We believe that China's accession to the WTO will provide all members with better market access, improved transparency and predictability of its trade policies and measures, thus creating more business and trade opportunities. As we are the Mainland's number one trading partner, we believe that China's accession will further enhance Hong Kong's direct involvement in the economic development of the Mainland as more of its industry sectors are open to overseas participation. Hong Kong is therefore well poised for the opportunities ahead. And I would say that if anyone here is looking for opportunities in Mainland China, then the best place to start that process is in Hong Kong.

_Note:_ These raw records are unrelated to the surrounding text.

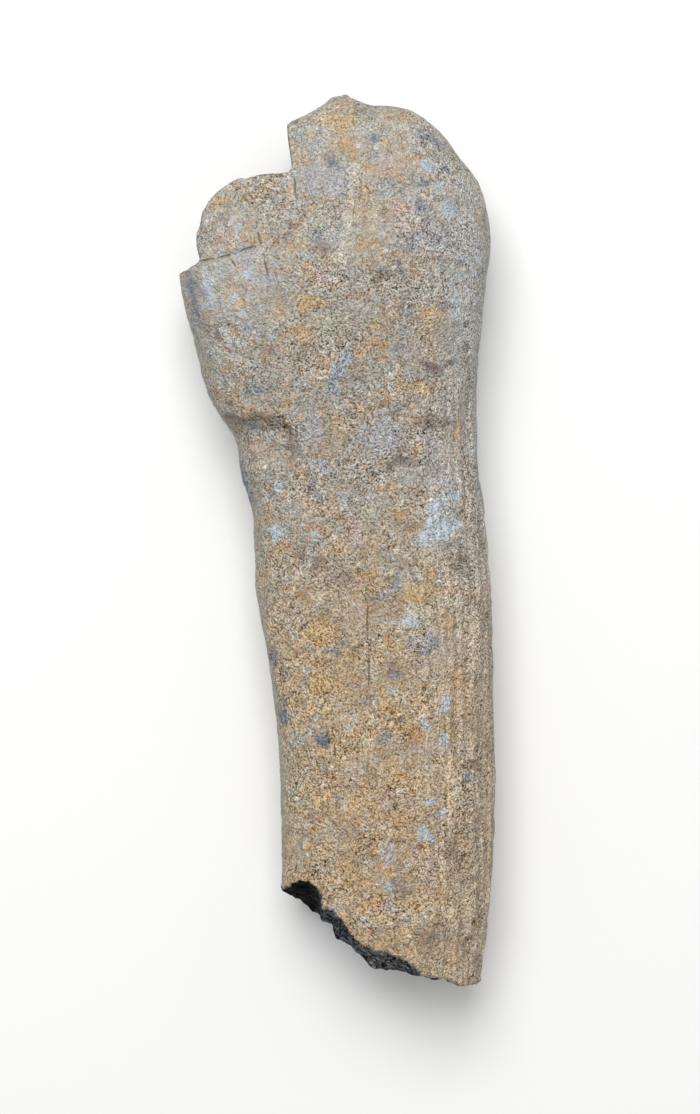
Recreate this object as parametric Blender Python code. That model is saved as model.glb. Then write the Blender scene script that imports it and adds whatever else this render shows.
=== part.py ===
"""A fossil limb bone of a large reptile: the flared head and most of the shaft, lying on its side.

The bone lies along Y with its head towards +Y, it rests on the plane Z = 0, and the origin is in the middle
of its footprint. The head's upper left edge has broken away in three steps. The shaft is snapped off
slantwise, and the break shows the thick wall of the bone round an open marrow hollow.
"""

from typing import NamedTuple

import bmesh
import bpy
import numpy as np
from mathutils import Matrix, Vector, noise

# Driving dimension: every table below is in units of a 300th of the bone's length, which is 1 mm here
LENGTH = 0.3
UNIT = LENGTH / 300

# How finely the solid is faceted: finer over the top, where its relief shows
RING_STEP = 4.4
UPPER_STEPS = 15
LOWER_STEPS = 9
BREAK_STEP = 3.8
BREAK_ROWS = 14

# Where a cross-section is widest, as a share of its height, and how square its corners are: 2 is an ellipse
WIDEST_SHARE = 0.46
SQUARE_UPPER_LEFT = 3.3
SQUARE_UPPER_RIGHT = 2.5
SQUARE_LOWER = 2.5

# Relief of the weathered surface: how high each kind is and how far apart its lumps are
BROAD_HEIGHT, BROAD_SIZE = 0.9, 22
LUMP_HEIGHT, LUMP_SIZE = 0.6, 9
FURROW_HEIGHT, FURROW_WIDTH, FURROW_LENGTH = 1.6, 7, 90
FURROWS_START, FURROWS_FULL = 50, 20

# Roughness of the broken faces
BREAK_HEIGHT, BREAK_SIZE = 0.8, 8
MARROW_HEIGHT, MARROW_SIZE = 2.2, 8


class Section(NamedTuple):
    """One cross-section: its place along the bone, its two side edges, its upper and its lower face."""

    along: float
    left: float
    right: float
    top: float
    bottom: float


# From the knob at the tip of the head, over the flared head and its waist, to past the snapped end.
# The left edge is the one that the head had before it chipped.
SECTIONS = (
    Section(150.4, 0.6, 3.0, 32, 21),
    Section(149.5, -1.4, 3.9, 36, 17),
    Section(148.3, -3.2, 6.0, 39.5, 13.5),
    Section(146.9, -4.6, 8.0, 42, 11),
    Section(145.6, -5.8, 17.0, 44, 9),
    Section(144.3, -7.2, 24.6, 46, 7.5),
    Section(141.8, -11.8, 30.2, 48.4, 5.8),
    Section(138.4, -20.5, 34.4, 50.4, 4.4),
    Section(133, -31.0, 39.2, 52.6, 3.2),
    Section(125, -39.5, 45.0, 55, 1.6),
    Section(113, -47.0, 50.0, 57.5, 0.2),
    Section(98, -51.4, 51.8, 58.6, -0.8),
    Section(86, -53.0, 49.5, 58.4, -1.0),
    Section(70, -49.2, 47.9, 57, -0.6),
    Section(53.5, -44.4, 46.8, 54.6, 0.4),
    Section(44, -40.3, 46.8, 53, 1.0),
    Section(36.5, -34.7, 46.7, 51.8, 1.5),
    Section(30, -33.2, 46.8, 51, 1.9),
    Section(24, -33.9, 47.8, 50.4, 2.1),
    Section(16, -31.3, 49.2, 49.8, 2.3),
    Section(6, -28.9, 50.0, 49.4, 2.4),
    Section(-18, -27.5, 51.2, 49, 2.2),
    Section(-45, -22.9, 51.8, 49.4, 1.2),
    Section(-70, -20.0, 52.5, 49.8, 0.2),
    Section(-95, -19.2, 52.5, 50, -0.7),
    Section(-120, -19.2, 51.2, 50, -1.1),
    Section(-140, -19.0, 48.2, 49.6, -0.6),
    Section(-162, -18.8, 46.6, 49, 0.2),
)


class Spot(NamedTuple):
    """A swelling, or a hollow if its height is below 0: its middle, its half sizes and its turn in degrees."""

    middle: tuple
    half_size: tuple
    turn: float
    height: float


SPOTS = (
    Spot((-23, 33, 50), (8.5, 4.6, 12), -8, -4.6),  # the hollow under the head's flare
    Spot((-31, 35.5, 46), (6, 4, 14), -25, -3.2),  # where it runs out over the left side
    Spot((-16.5, 30, 50), (4, 5, 10), 10, -1.2),  # its end, which turns down the shaft
    Spot((-36, 47, 48), (10, 4.5, 12), -38, 1.4),  # the swollen border of the flare
    Spot((-20, 42, 51), (9, 3.2, 12), -6, 0.9),  # the rim above the hollow
    Spot((-27, 25, 49), (5, 5.5, 8), 0, 1.7),  # the low knob below the hollow
    Spot((-32, 17, 38), (5, 9, 9), 0, -2.4),  # the pinched side below the knob
    Spot((-26, 14, 48), (2.6, 10, 6), -4, 0.9),  # the crest above the pinched side
    Spot((1, 108, 58), (3.4, 20, 15), 8, 1.0),  # the faint ridge down the head
    Spot((-14, 112, 57), (7, 13, 15), 0, -1.2),  # the shallow trough to its left
    Spot((30, 96, 58), (16, 26, 15), 10, 0.8),  # the swelling of the right side of the head
    Spot((34, 52, 54), (8, 14, 12), 0, -1.0),  # the waist between head and shaft
    Spot((12, 4, 49), (9, 30, 10), 4, -0.8),  # a long dip in the shaft
    Spot((39, 22, 46), (2.8, 32, 6), 1, 0.9),  # the edge where the upper face turns into the right side
    Spot((44, 20, 42), (2.8, 30, 6), 1, -1.0),  # the groove along it
    Spot((8, -72, 50), (14, 24, 12), -6, 0.6),  # the swelling of the lower shaft
    Spot((-10, 20, 2), (5, 46, 8), -6, 1.8),  # the muscle scar along the underside
    Spot((8, 12, 2), (8, 40, 8), -4, -1.4),  # the hollow beside it
)


class HeadBreakPoint(NamedTuple):
    """A point of the head's broken edge: at the upper face, and at the foot of the broken wall."""

    x: float
    y: float
    foot_x: float
    foot_y: float


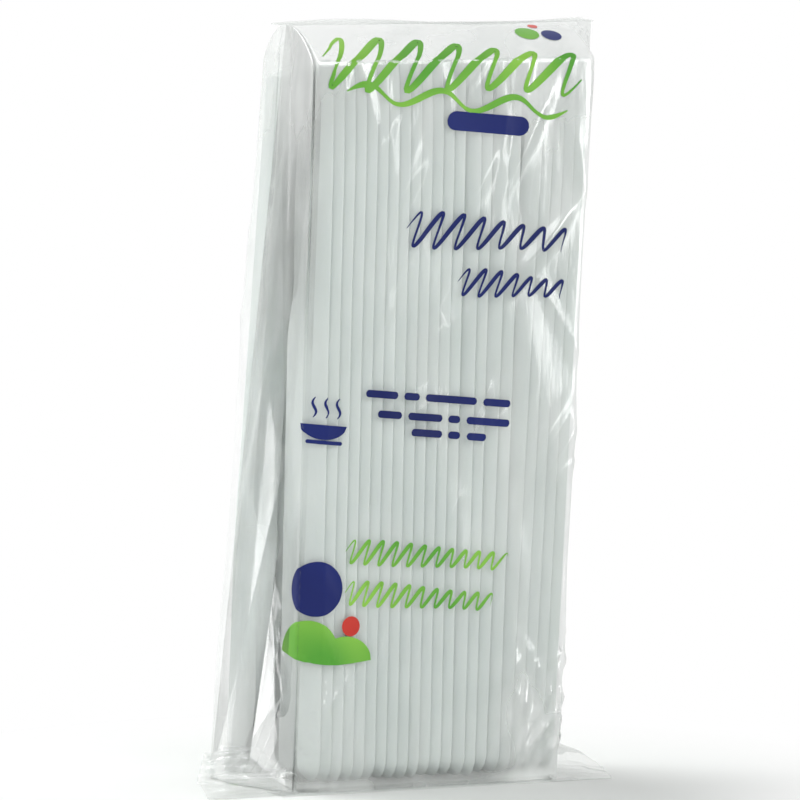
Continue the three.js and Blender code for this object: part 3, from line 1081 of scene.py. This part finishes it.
green_ink = ink_material("flexographic_ink_green", "5AA63C", "93CE52", 22.0)
blue_ink = ink_material("flexographic_ink_blue", "18225E", "1D2A70", 30.0)
red_ink = ink_material("flexographic_ink_red", "C93A30", "D94C40", 30.0)
print("inks:", green_ink.name, blue_ink.name, red_ink.name)

# %% [markdown]
# ## Lay out the print
# Each line of the print starts at a place on the web: millimetres from the front left
# corner, and millimetres above the table.

# %% Green print
green = [
    wave((-3.0, 170.0), 64, 13.5, 9.2, 0.75, 0.5, 0.25),
    wave((3.0, 160.5), 54, 4.0, 18.0, 0.6, 0.2),
    disc((50.0, 178.5), 2.7),
    wave((5.5, 55.5), 41, 4.6, 3.6, 0.36, 0.4, 0.2),
    wave((5.5, 46.0), 38, 4.6, 3.6, 0.36, 0.4, 0.2),
]


HILLS = [(-3.5, 7.5, 8.0), (6.0, 6.5, 5.0)]  # middle, half width and height of each
HILLS_LEFT = -11
HILLS_WIDTH = 23.5


def hills(along, side):
    """Two round hills that overlap, on a foot that sags a little."""
    x = HILLS_LEFT + HILLS_WIDTH * along
    tops = [high * math.sqrt(max(0, 1 - ((x - mid) / half) ** 2)) for mid, half, high in HILLS]
    foot = -1.8 * math.sin(math.pi * along)
    return x, foot + (max(tops) - foot) * side


green.append(ink_patch((0.0, 31.5), 94, 32, hills))
ink_piece("green_print", green, green_ink)
print("green print:", len(green), "shapes")

# %% Blue print
BOWL_PLACE = (-0.5, 84.5)
BOWL_RADIUS = 5.6
BOWL_DEPTH = 3.4


def bowl(along, side):
    """A bowl seen from the side: a flat rim above a round belly."""
    x = -BOWL_RADIUS + 2 * BOWL_RADIUS * along
    belly = -BOWL_DEPTH * math.sqrt(max(0, 1 - (x / BOWL_RADIUS) ** 2))
    return x, belly * side


blue = [
    bar((27.5, 153.5), 0, 20, 2.2),
    wave((18.5, 129.0), 40, 6.6, 5.2, 0.42, 0.45, 0.25),
    wave((31.5, 116.5), 27, 5.0, 4.0, 0.36, 0.45, 0.25),
    disc((55.5, 177.5), 2.3),
    disc((-1.5, 47.0), 6.3),
    ink_patch(BOWL_PLACE, 24, 6, bowl),
    bar((BOWL_PLACE[0], BOWL_PLACE[1] - 4.0), -4.5, 9, 0.45),
]
for offset in (-3.0, 0.0, 3.0):
    steam = lambda t, x=offset: (x + 0.55 * math.sin(2 * math.pi * t), 1.6 + 4.6 * t)
    width = lambda t: 0.34 * math.sin(math.pi * min(max(t, 0.04), 0.96)) ** 0.5
    blue.append(ink_patch(BOWL_PLACE, 14, 2, stroke(steam, width)))

WORD_GAP = 1.5
LETTER_HALF = 0.85
LINES = [((9.5, 91.5), (8, 4, 13, 7)), ((12.5, 86.7), (6, 9, 3, 11)), ((21.0, 82.2), (8, 3, 5))]
for origin, words in LINES:
    start = 0
    for word in words:
        blue.append(bar(origin, start, word, LETTER_HALF))
        start += word + WORD_GAP
ink_piece("blue_print", blue, blue_ink)
print("blue print:", len(blue), "shapes")

# %% Red print
red = [disc((53.2, 182.3), 1.1), disc((7.2, 38.2), 2.3)]
ink_piece("red_print", red, red_ink)
print("red print:", len(red), "shapes")

# %% [markdown]
# ## Light, table and background
# The pack stands on a plain white table in soft studio light. The background is white by
# the light path, so it needs no extra light. A wide lamp behind on the left and a small
# one on the left light the film and the rear row. A soft one in front keeps the front
# row readable, and a narrow upright one at the front right gives the film its glints.

# %% Stage
SHADOW_REACH = (0.06, 0.13)  # the table fades to plain white between these distances
FRONT_LEVEL = 0.62  # the room's fill light from in front, and from behind
BACK_LEVEL = 0.20
LAMP_AIM = Vector((0, 0, 0.09))
LAMPS = [  # name, place, width, height, watts
    ("rear_left_lamp", (-0.40, 0.80, 0.80), 0.9, 0.6, 10.0),
    ("left_lamp", (-0.85, 0.35, 0.50), 0.4, 0.4, 1.4),
    ("front_lamp", (0.10, -1.05, 0.70), 0.8, 0.5, 2.3),
    ("right_strip_lamp", (0.56, -0.83, 0.25), 0.12, 0.7, 0.9),
]

deselect()
bpy.ops.mesh.primitive_plane_add(size=6, location=(0, 0, 0))
table = bpy.context.object
table.name = "table"
table_white = new_material("matt_white_table")
table_shader = add_node(
    table_white, "ShaderNodeBsdfPrincipled", {"Base Color": linear("F4F6F4"), "Roughness": 0.7}
)
table_place = add_node(table_white, "ShaderNodeTexCoord").outputs["Object"]
from_pack = add_node(
    table_white, "ShaderNodeVectorMath", {0: table_place}, operation="LENGTH"
)
far = add_node(
    table_white,
    "ShaderNodeMapRange",
    {"Value": from_pack.outputs["Value"], "From Min": SHADOW_REACH[0], "From Max": SHADOW_REACH[1]},
    interpolation_type="SMOOTHSTEP",
)
table_path = add_node(table_white, "ShaderNodeLightPath")
white_out = add_node(
    table_white,
    "ShaderNodeMath",
    {0: far.outputs["Result"], 1: table_path.outputs["Is Camera Ray"]},
    operation="MULTIPLY",
)
bright = add_node(table_white, "ShaderNodeEmission", {"Color": (1, 1, 1, 1), "Strength": 1.0})
table_mix = add_node(
    table_white,
    "ShaderNodeMixShader",
    {0: white_out.outputs[0], 1: table_shader.outputs["BSDF"], 2: bright.outputs["Emission"]},
)
add_node(table_white, "ShaderNodeOutputMaterial", {"Surface": table_mix.outputs["Shader"]})
table.data.materials.append(table_white)

world = bpy.data.worlds.new("studio")
bpy.context.scene.world = world
world.use_nodes = True
world.node_tree.nodes.clear()
path = add_node(world, "ShaderNodeLightPath")
seen = add_node(
    world,
    "ShaderNodeMath",
    {0: path.outputs["Is Camera Ray"], 1: path.outputs["Is Glossy Ray"]},
    operation="MAXIMUM",
)
seen_through = add_node(
    world,
    "ShaderNodeMath",
    {0: seen.outputs[0], 1: path.outputs["Is Transmission Ray"]},
    operation="MAXIMUM",
)
direction = add_node(
    world,
    "ShaderNodeSeparateXYZ",
    {"Vector": add_node(world, "ShaderNodeTexCoord").outputs["Generated"]},
)
behind = add_node(
    world,
    "ShaderNodeMapRange",
    {
        "Value": direction.outputs["Y"],
        "From Min": -0.1,
        "From Max": 0.7,
        "To Min": FRONT_LEVEL,
        "To Max": BACK_LEVEL,
    },
)
level = add_node(
    world,
    "ShaderNodeMapRange",
    {"Value": seen_through.outputs[0], "To Min": behind.outputs["Result"], "To Max": 1.0},
)
sky = add_node(
    world, "ShaderNodeBackground", {"Color": (1, 1, 1, 1), "Strength": level.outputs["Result"]}
)
add_node(world, "ShaderNodeOutputWorld", {"Surface": sky.outputs["Background"]})


def add_lamp(name, location, width, height, watts):
    lamp = bpy.data.lights.new(name, "AREA")
    lamp.shape = "RECTANGLE"
    lamp.size = width
    lamp.size_y = height
    lamp.energy = watts
    lamp_object = bpy.data.objects.new(name, lamp)
    bpy.context.collection.objects.link(lamp_object)
    lamp_object.location = location
    aim = LAMP_AIM - Vector(location)
    lamp_object.rotation_euler = aim.to_track_quat("-Z", "Y").to_euler()


for lamp_values in LAMPS:
    add_lamp(*lamp_values)
bpy.context.scene.view_settings.view_transform = "Standard"
print("the stage is lit")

The Asia financial crisis has hit Hong Kong hard, but it has not stopped us in our tracks. If anything, it was a wake up call and shook us out of the complacency that has developed in more than a decade of significant economic growth, increasing wages and escalating asset values. We are glad to see some promising signs recently. Our GDP for the second quarter of 1999 has rebounded to a growth of 0.7%, after five consecutive quarters of negative growth. The property market has stabilised, the stock market is more active and has been more liquid than it was last year. We have also seen a lowering of interest rates, and an easing of the credit crunch. Local and overseas sentiments are improving. We have probably hit the bottom of the economic trough. We expect, all going well, to see the economy pick up further towards the end of the year or early next year. During these difficult times, the opportunity is taken to look at where we are going, build on existing strengths and diversify in new directions. As we step into the new millennium, Hong Kong aims to become Asia's premier international city, remaining open to the rest of the world and a valued partner in trade and commerce.